Exercise details> State the number of lines in the material below that have "joints" in them, without any other text.

Source data>
*-*-*

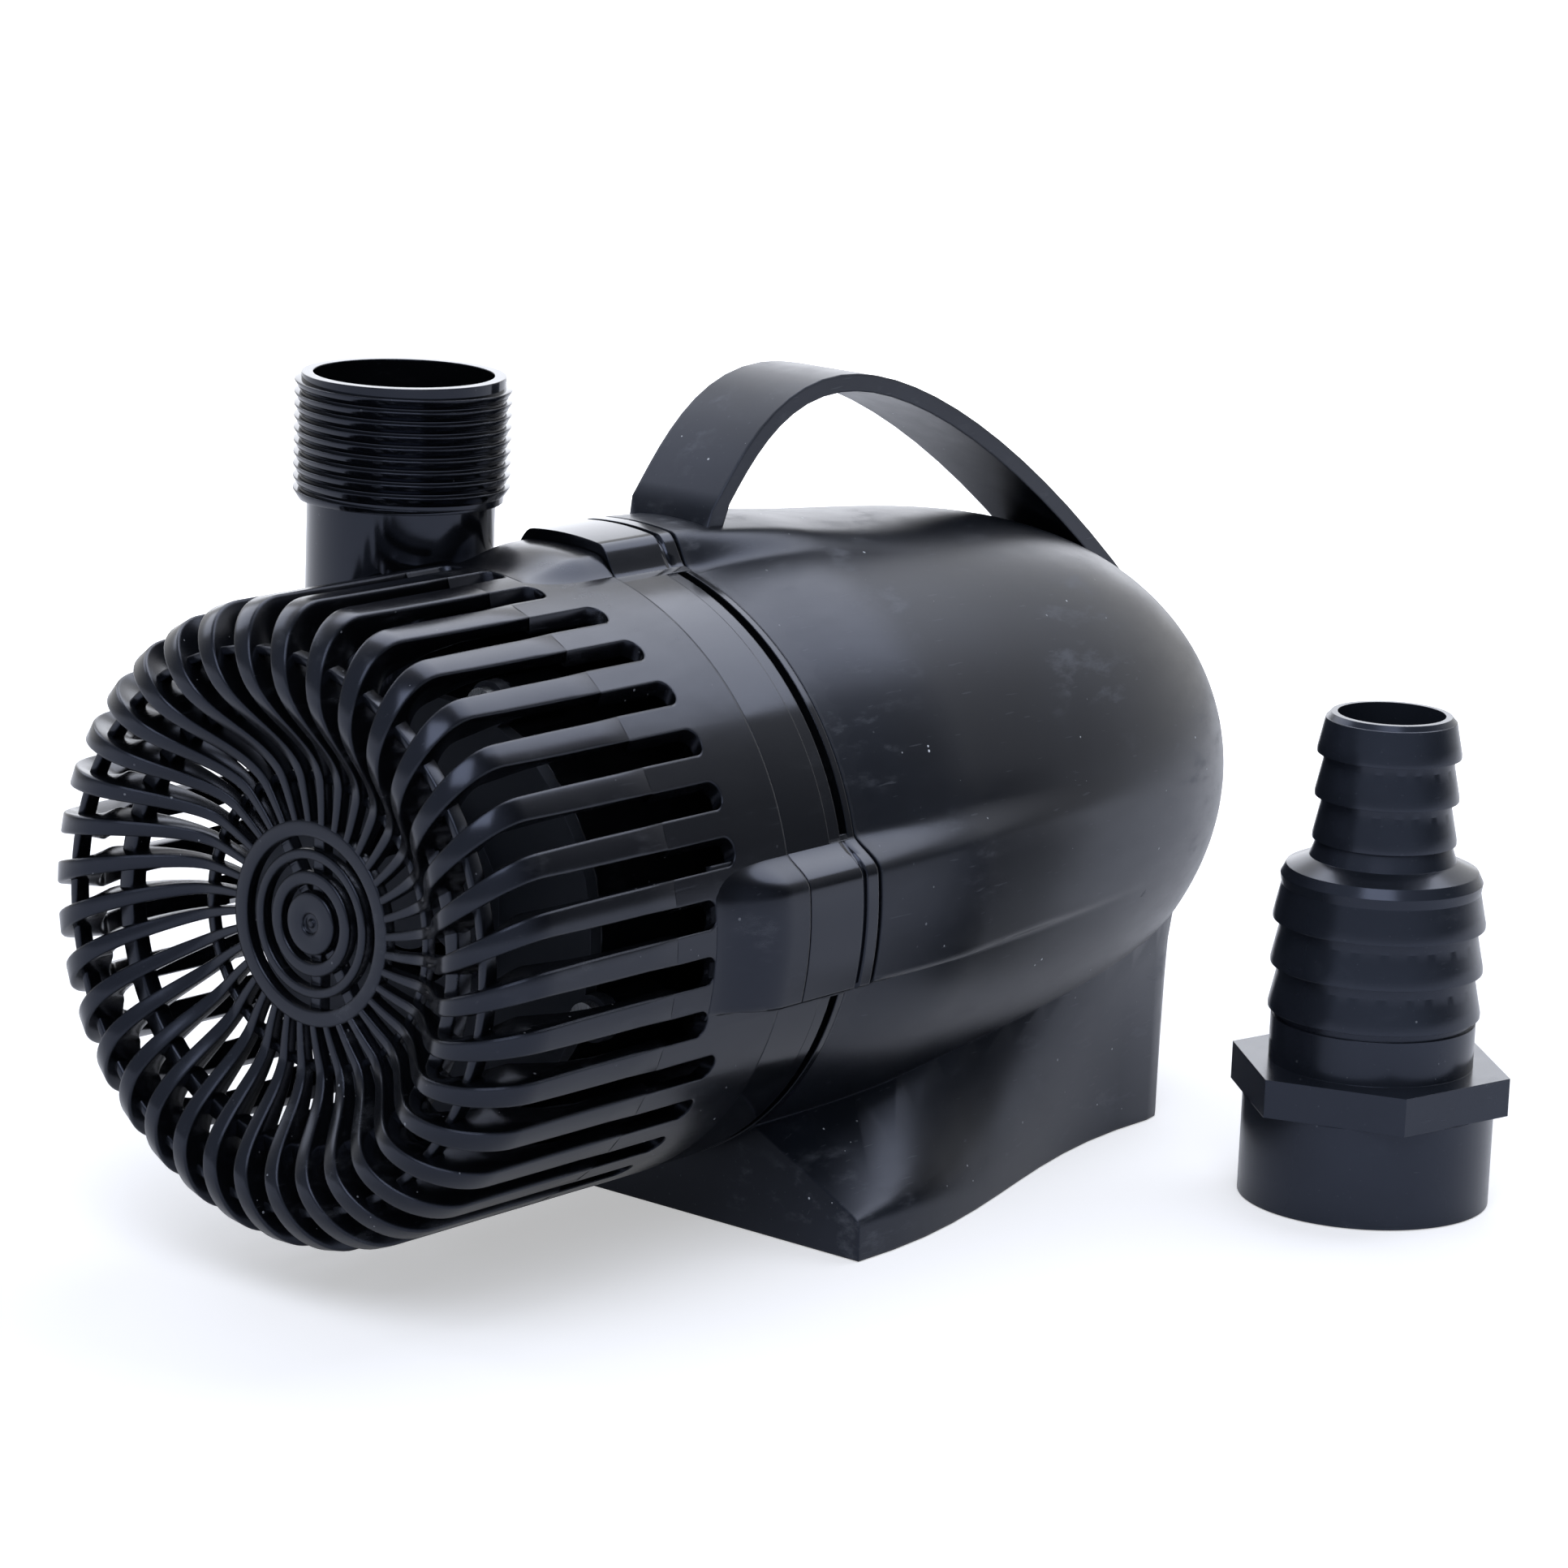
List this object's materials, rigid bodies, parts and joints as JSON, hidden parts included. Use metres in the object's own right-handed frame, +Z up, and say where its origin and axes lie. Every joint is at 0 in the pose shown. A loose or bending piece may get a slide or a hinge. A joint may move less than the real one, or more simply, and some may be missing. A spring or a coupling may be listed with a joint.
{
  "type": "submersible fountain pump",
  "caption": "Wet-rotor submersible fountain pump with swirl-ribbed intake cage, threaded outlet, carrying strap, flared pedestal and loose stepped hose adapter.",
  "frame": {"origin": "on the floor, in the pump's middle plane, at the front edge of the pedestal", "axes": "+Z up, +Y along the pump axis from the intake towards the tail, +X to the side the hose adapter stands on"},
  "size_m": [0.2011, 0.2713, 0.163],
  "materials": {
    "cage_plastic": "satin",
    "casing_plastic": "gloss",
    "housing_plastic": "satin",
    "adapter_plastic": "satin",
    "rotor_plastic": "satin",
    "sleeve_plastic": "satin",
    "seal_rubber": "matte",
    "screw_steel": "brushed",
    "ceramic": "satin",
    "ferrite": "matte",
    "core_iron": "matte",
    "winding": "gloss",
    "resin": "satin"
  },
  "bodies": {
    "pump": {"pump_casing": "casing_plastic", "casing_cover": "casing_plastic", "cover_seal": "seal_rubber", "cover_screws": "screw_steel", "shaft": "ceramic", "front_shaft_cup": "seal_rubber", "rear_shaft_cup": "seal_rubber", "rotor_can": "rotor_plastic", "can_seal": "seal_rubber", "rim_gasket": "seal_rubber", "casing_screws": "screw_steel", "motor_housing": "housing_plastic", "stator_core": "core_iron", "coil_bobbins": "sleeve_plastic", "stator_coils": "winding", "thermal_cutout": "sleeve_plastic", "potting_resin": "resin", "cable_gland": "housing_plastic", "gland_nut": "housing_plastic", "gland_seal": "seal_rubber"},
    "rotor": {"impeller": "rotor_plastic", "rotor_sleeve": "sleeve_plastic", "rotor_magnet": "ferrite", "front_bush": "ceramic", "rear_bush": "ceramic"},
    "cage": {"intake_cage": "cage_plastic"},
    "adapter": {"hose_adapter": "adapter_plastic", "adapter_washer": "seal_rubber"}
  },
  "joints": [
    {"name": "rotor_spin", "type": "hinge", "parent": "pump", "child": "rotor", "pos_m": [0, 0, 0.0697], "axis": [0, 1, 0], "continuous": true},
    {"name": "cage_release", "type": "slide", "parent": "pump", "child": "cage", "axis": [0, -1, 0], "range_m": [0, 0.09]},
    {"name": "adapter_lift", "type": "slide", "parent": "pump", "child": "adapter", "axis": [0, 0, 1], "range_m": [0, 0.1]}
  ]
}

*-*-*

The answer> 2